Why should we not recreate Neanderthals?

A few of you were puzzled over this question two days ago, or at least pretended to be.  So why not?  For a start, the cloning process probably would require a lot of trial and error, with plenty of victims of experimentation being created along the way.

Then ask yourself some basic questions about Neanderthals: could they be taught in our schools?  Who would rear the first generation?  Would human parents find this at all rewarding?  Do they have enough impulse control to move freely in human society?  How happy would they be with such a limited number of peers?  What public health issues would be involved and how would we learn about those issues in advance?  What would happen the first time a Neanderthal kills a human child?  Carries and transmits a contagious disease?  By the way, how much resistance would the Neanderthals have to modern diseases?

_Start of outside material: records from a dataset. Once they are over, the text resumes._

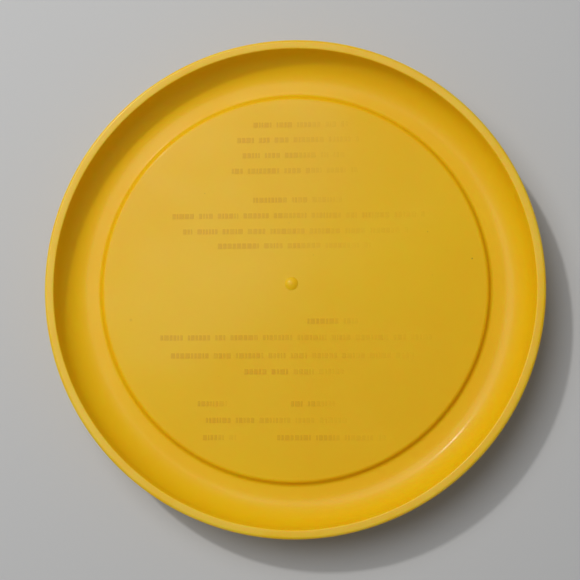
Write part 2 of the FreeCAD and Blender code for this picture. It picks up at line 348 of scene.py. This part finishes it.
def moulded_yellow():
    """Glossy yellow polypropylene that lets some light through its thin wall.

    It pales a little on the top of the rim, partly from wear and partly as a painted sheen
    standing in for its highlights, and has faint flow marks and a few dark specks and
    stains.  The low dashes read slightly darker than the surface beside them, and the step
    round the raised centre carries painted shade.  Stains are (x, y, size, strength), in mm."""
    material = bpy.data.materials.new("yellow_polypropylene")
    material.use_nodes = True
    nodes, links = material.node_tree.nodes, material.node_tree.links
    shader = nodes["Principled BSDF"]
    shader.inputs["Coat Weight"].default_value = 0.07
    shader.inputs["Coat Roughness"].default_value = 0.13
    shader.inputs["Specular IOR Level"].default_value = 0.22
    shader.inputs["Subsurface Weight"].default_value = 0.6
    shader.inputs["Subsurface Radius"].default_value = (1.0, 0.32, 0.05)
    shader.inputs["Subsurface Scale"].default_value = 0.002

    place = nodes.new("ShaderNodeTexCoord").outputs["Object"]
    split = nodes.new("ShaderNodeSeparateXYZ")
    links.new(place, split.inputs[0])

    def sum_of(operation, first, second=0.0, third=0.0):
        """The output of one math node, with numbers or other outputs going in."""
        node = nodes.new("ShaderNodeMath")
        node.operation = operation
        for socket, value in zip(node.inputs, (first, second, third)):
            if isinstance(value, (int, float)):
                socket.default_value = value
            else:
                links.new(value, socket)
        return node.outputs[0]

    def ramp(value, low, high):
        """0 below low, 1 above high, and an even rise between them."""
        node = nodes.new("ShaderNodeMapRange")
        node.interpolation_type = "SMOOTHSTEP"
        node.inputs["From Min"].default_value = low
        node.inputs["From Max"].default_value = high
        links.new(value, node.inputs["Value"])
        return node.outputs["Result"]

    def noise(scale, detail, roughness=0.5):
        node = nodes.new("ShaderNodeTexNoise")
        node.inputs["Scale"].default_value = scale
        node.inputs["Detail"].default_value = detail
        node.inputs["Roughness"].default_value = roughness
        links.new(place, node.inputs["Vector"])
        return node.outputs["Fac"]

    def tinted(colour, share, tint):
        """The colour mixed towards the tint by the share."""
        node = nodes.new("ShaderNodeMix")
        node.data_type = "RGBA"
        links.new(share, node.inputs["Factor"])
        if isinstance(colour, tuple):
            node.inputs["A"].default_value = colour
        else:
            links.new(colour, node.inputs["A"])
        node.inputs["B"].default_value = tint
        return node.outputs["Result"]

    colour = tinted(dish_yellow, ramp(noise(14, 2), 0.3, 0.7), flow_mark_yellow)

    radius = sum_of("SQRT", sum_of("ADD", sum_of("POWER", split.outputs["X"], 2),
                                   sum_of("POWER", split.outputs["Y"], 2)))
    # On the top of the rim the colour is paled in patches: partly wear, partly a painted sheen
    # standing in for the rim's highlights.
    on_rim = ramp(radius, lip_inner - 0.5 * MM, lip_inner + 0.4 * MM)
    at_top = ramp(split.outputs["Z"], rim_top - 1.1 * MM, rim_top - 0.4 * MM)
    rub_and_sheen_patches = ramp(noise(60, 4, 0.6), 0.3, 0.62)
    on_lip = sum_of("MULTIPLY", on_rim, at_top)
    wear_and_sheen = sum_of("MULTIPLY", on_lip, sum_of("MULTIPLY_ADD", rub_and_sheen_patches, 0.25, 0.05))
    colour = tinted(colour, wear_and_sheen, rubbed_and_sheen_yellow)

    above = ramp(split.outputs["Z"], plateau_top + 0.02 * MM, plateau_top + 0.12 * MM)
    past = ramp(split.outputs["Z"], plateau_top + 0.13 * MM, plateau_top + 0.2 * MM)
    at_height = sum_of("MULTIPLY", above, sum_of("SUBTRACT", 1, past))
    inside = sum_of("SUBTRACT", 1, ramp(radius, step_top - 1 * MM, step_top))
    off_gate = ramp(radius, 1.5 * gate_radius, 2 * gate_radius)
    inside = sum_of("MULTIPLY", inside, off_gate)
    on_dash = sum_of("MULTIPLY", at_height, sum_of("MULTIPLY", inside, 0.9))
    colour = tinted(colour, on_dash, dash_yellow)

    # Painted shade: the step round the raised centre is mixed towards a darker yellow, standing in
    # for the shade on its slope.
    beyond_step = ramp(radius, step_middle + 0.3 * MM, step_foot + 1.0 * MM)
    in_step = sum_of("MULTIPLY", ramp(radius, step_top - 0.9 * MM, step_middle),
                     sum_of("SUBTRACT", 1, beyond_step))
    colour = tinted(colour, sum_of("MULTIPLY", in_step, 0.3), step_painted_shade_yellow)

    specks = ramp(noise(900, 1), 0.80, 0.84)
    rare = ramp(noise(45, 1), 0.60, 0.66)
    speckled = sum_of("MULTIPLY", sum_of("MULTIPLY", specks, rare), 0.5)
    colour = tinted(colour, speckled, speck_brown)

    for x, y, size, strength in stains:
        spot = nodes.new("ShaderNodeVectorMath")
        spot.operation = "DISTANCE"
        links.new(place, spot.inputs[0])
        spot.inputs[1].default_value = (x * MM, y * MM, plateau_top)
        ragged = sum_of("MULTIPLY_ADD", noise(700, 2), size * MM, spot.outputs["Value"])
        share = sum_of("SUBTRACT", 1, ramp(ragged, size * 0.7 * MM, size * 1.5 * MM))
        colour = tinted(colour, sum_of("MULTIPLY", share, strength), stain_brown)
    links.new(colour, shader.inputs["Base Color"])

    dull = sum_of("MULTIPLY_ADD", ramp(noise(30, 5, 0.65), 0.3, 0.7), 0.12, 0.44)
    links.new(sum_of("MULTIPLY_ADD", on_lip, -0.15, dull), shader.inputs["Roughness"])

    bump = nodes.new("ShaderNodeBump")
    bump.inputs["Strength"].default_value = 0.25
    bump.inputs["Distance"].default_value = 0.04 * MM
    ripple = sum_of("MULTIPLY", noise(90, 2), 1.5)
    links.new(sum_of("ADD", noise(650, 2), ripple), bump.inputs["Height"])
    links.new(bump.outputs[0], shader.inputs["Normal"])
    links.new(bump.outputs[0], shader.inputs["Coat Normal"])
    return material


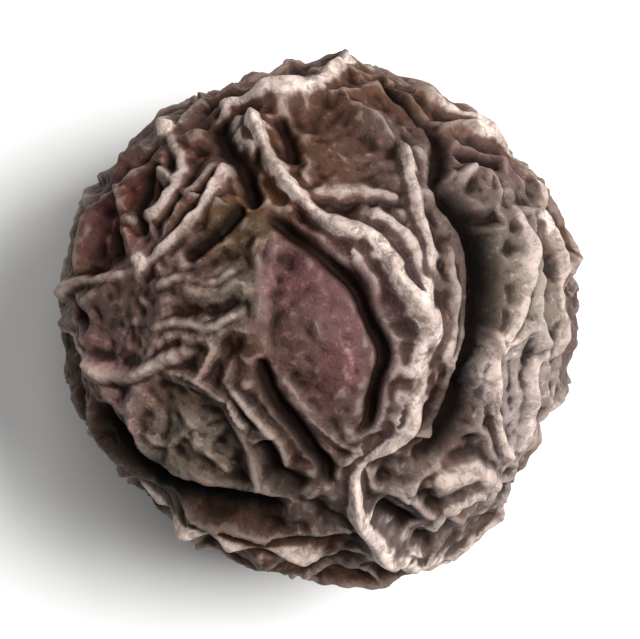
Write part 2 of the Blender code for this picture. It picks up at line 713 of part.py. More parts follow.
def main():
    for old in list(bpy.data.objects):
        bpy.data.objects.remove(old)
    collection = bpy.data.collections.new("Black peppercorn")
    bpy.context.scene.collection.children.link(collection)
    mesh = thin_out(corn_mesh(), TRIANGLES)
    cut_foot(mesh)
    mesh.name = "peppercorn"
    mesh.shade_smooth()
    mesh.set_sharp_from_angle(angle=math.radians(SHARP_ANGLE))
    mesh.materials.append(skin_material())
    collection.objects.link(bpy.data.objects.new("peppercorn", mesh))


if __name__ == "__main__":
    main()
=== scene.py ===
"""The looks of a dried black peppercorn, on a plain pale floor in soft light.

The skin is a fine sphere moved out by the formula of the part's own solid, with pleats, creases, pores and
grain added. Lengths are in millimetres until the skin is moved to the frame, which is in metres.
"""

import math
from typing import NamedTuple

import bmesh
import bpy
import numpy as np
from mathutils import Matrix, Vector, kdtree, noise


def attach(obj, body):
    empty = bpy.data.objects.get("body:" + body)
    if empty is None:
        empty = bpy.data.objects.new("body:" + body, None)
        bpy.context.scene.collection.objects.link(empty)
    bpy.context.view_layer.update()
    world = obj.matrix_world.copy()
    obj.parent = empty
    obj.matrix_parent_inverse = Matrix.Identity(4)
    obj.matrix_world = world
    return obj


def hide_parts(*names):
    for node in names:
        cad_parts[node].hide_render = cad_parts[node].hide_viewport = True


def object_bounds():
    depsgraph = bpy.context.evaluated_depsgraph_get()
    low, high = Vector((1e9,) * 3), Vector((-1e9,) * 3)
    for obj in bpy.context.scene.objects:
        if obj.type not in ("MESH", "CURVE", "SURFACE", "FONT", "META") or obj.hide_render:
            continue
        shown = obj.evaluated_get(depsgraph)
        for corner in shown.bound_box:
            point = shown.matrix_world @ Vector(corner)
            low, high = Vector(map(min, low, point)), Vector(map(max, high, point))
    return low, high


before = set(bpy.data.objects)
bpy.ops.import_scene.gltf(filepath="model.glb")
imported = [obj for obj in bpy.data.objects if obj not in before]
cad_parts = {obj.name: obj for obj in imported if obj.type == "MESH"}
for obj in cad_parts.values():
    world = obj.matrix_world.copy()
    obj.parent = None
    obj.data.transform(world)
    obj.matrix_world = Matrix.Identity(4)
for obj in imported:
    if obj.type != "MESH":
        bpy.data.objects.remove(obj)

CAD_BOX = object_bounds()

NODE = "peppercorn"
BODY = "root"

MM = 0.001
SEED = 497

# Body
BODY_RADIUS = 2.54
BODY_STRETCH = (1.0, 0.995, 0.945)

# Flat spot that the corn rests on: how far it is under the body's middle, the gap that the crests round it
# keep over the surface, how steeply down the skin faces where the hollows run out, and how little it faces
# down where nothing holds the crests back
FOOT_DEPTH = 2.25
FOOT_CLEARANCE = 0.03
FOOT_LEVEL = (0.90, 0.96)
FOOT_SIDE = 0.5

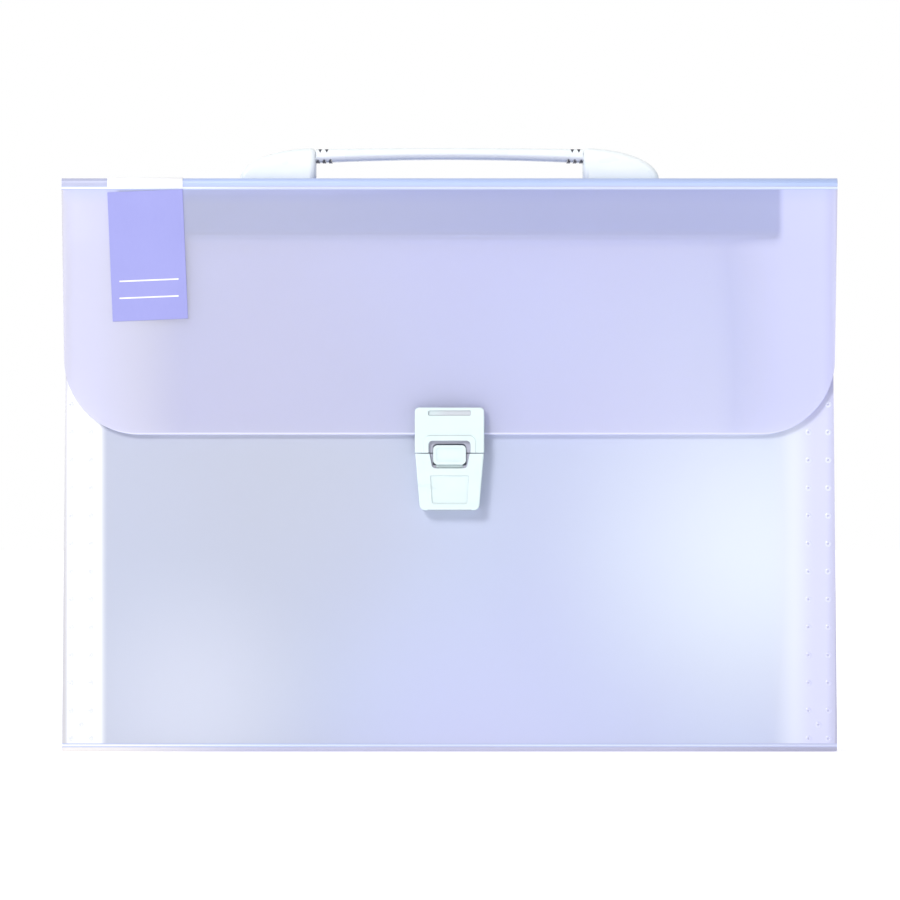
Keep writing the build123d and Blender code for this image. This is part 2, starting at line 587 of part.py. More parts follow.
def nodes():
    """Every piece of the file by name."""
    keeper_low = FLAP_EDGE + (KEEPER_TOP - FLAP_EDGE - KEEPER_PLATE_HEIGHT) / 2
    base_low = BASE_FOOT + (BASE_HEIGHT - BASE_PLATE_HEIGHT) / 2
    keeper_inside, base_inside = FLAP_FACE + SHEET, FRONT_INSIDE
    base_plate_width = BASE_RIVET_SPACING + 2 * BASE_PLATE_MARGIN
    pieces = {
        "back_panel": back_panel(),
        "bottom_spine": bottom_spine(),
        "front_panel": front_panel(),
        "top_spine": top_spine(),
        "flap": flap(),
        "latch_keeper": latch_keeper(),
        "latch_keeper_plate": latch_plate(keeper_rivet_places(), KEEPER_PLATE_WIDTH, keeper_low,
                                          keeper_low + KEEPER_PLATE_HEIGHT, keeper_inside),
        "latch_keeper_rivets": rivets_y(keeper_rivet_places(), keeper_inside + LATCH_PLATE,
                                        FLAP_FACE - RIVET_DEPTH),
        "latch_base": latch_base(),
        "latch_base_plate": latch_plate(base_rivet_places(), base_plate_width, base_low,
                                        base_low + BASE_PLATE_HEIGHT, base_inside),
        "latch_base_rivets": rivets_y(base_rivet_places(), base_inside + LATCH_PLATE,
                                      FRONT_FACE - RIVET_DEPTH),
        "latch_button": latch_button(),
        "handle_grip": handle_grip(),
        "handle_rivets": handle_rivets(),
        "label_tag": label_tag(),
        "label_tag_fold": label_tag_fold(),
    }
    for number in range(1, POCKETS):
        pieces[f"divider_{number:02d}"] = divider(number)
    for side, word in ((-1, "left"), (1, "right")):
        pieces[f"gusset_{word}"] = gusset(side)
        pieces[f"gusset_flange_front_{word}"] = flange(side, FRONT_INSIDE)
        pieces[f"gusset_flange_back_{word}"] = flange(side, BACK_INSIDE - FILM)
        pieces[f"weld_dots_front_{word}"] = weld_dots(side, FRONT_FACE, -1, FRONT_TOP)
        pieces[f"weld_dots_back_{word}"] = weld_dots(side, BACK_FACE, 1, HEIGHT - GUSSET_DROP)
        pieces[f"handle_cap_{word}"] = handle_cap(side)
        pieces[f"handle_flex_{word}"] = handle_flex(side)
        pieces[f"handle_plate_{word}"] = handle_plate(side)
    return pieces


os.makedirs("parts", exist_ok=True)
for name, piece in nodes().items():
    piece.label = name
    export_step(piece, f"parts/{name}.step")
print("opening lines y, z:", (BACK_FACE + HINGE_STANDOFF, TOP_CREASE),
      (FLAP_FACE - HINGE_STANDOFF, TOP_CREASE), (FRONT_FACE - HINGE_STANDOFF, BOTTOM_CREASE))
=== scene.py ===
import math

import bmesh
import bpy
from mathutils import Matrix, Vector


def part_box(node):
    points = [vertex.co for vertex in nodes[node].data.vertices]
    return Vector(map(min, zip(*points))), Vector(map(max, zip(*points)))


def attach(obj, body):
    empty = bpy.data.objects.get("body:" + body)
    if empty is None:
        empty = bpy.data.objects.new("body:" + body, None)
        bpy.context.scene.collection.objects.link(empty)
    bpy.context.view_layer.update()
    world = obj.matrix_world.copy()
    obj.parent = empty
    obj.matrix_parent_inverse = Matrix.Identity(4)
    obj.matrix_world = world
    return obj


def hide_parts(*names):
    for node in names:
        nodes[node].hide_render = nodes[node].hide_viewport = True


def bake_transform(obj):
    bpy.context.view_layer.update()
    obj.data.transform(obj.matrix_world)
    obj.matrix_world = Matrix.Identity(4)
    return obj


# An expanding file: frosted sheets around a pleated stack of dividers, with a
# latch, a carrying handle and a paper tag. Everything is in metres. Places come
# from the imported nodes' boxes, so each piece sits where its solid is.

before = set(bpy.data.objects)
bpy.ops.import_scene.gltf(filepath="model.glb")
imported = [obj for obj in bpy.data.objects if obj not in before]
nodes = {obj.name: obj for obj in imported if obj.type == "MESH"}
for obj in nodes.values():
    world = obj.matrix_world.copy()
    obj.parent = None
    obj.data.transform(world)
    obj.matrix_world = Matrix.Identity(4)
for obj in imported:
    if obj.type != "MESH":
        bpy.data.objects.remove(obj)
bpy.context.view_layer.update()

MM = 0.001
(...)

What kinds of “human rights” would we issue to them?  Would we end up treating them better than lab chimpanzees?  Would they be covered by ACA and have emergency room rights?

We don’t know the answers here, but I would expect to run up against a number of significant fails on these issues and others.

We do, however, know two things.  First, the one environment we know they could survive in (for a while) was a Europe teeming with wildlife.  That no longer exists.

Second, we’ve already run the “human/Neanderthal coexistence experiment” once, and it seems to have ended in the violent destruction of one of those groups.  It would be naive to expect anything much better the second time around.

Most likely the Neanderthals would end up in some version of concentration camps, with a lot of suffering and pain along the way, and I don’t see that as an outcome worth bringing about.

Addendum: If you’d like to read another point of view, there is George Church and Ed Regis, Regenesis: How Synthetic Biology Will Reinvent Nature and Ourselves.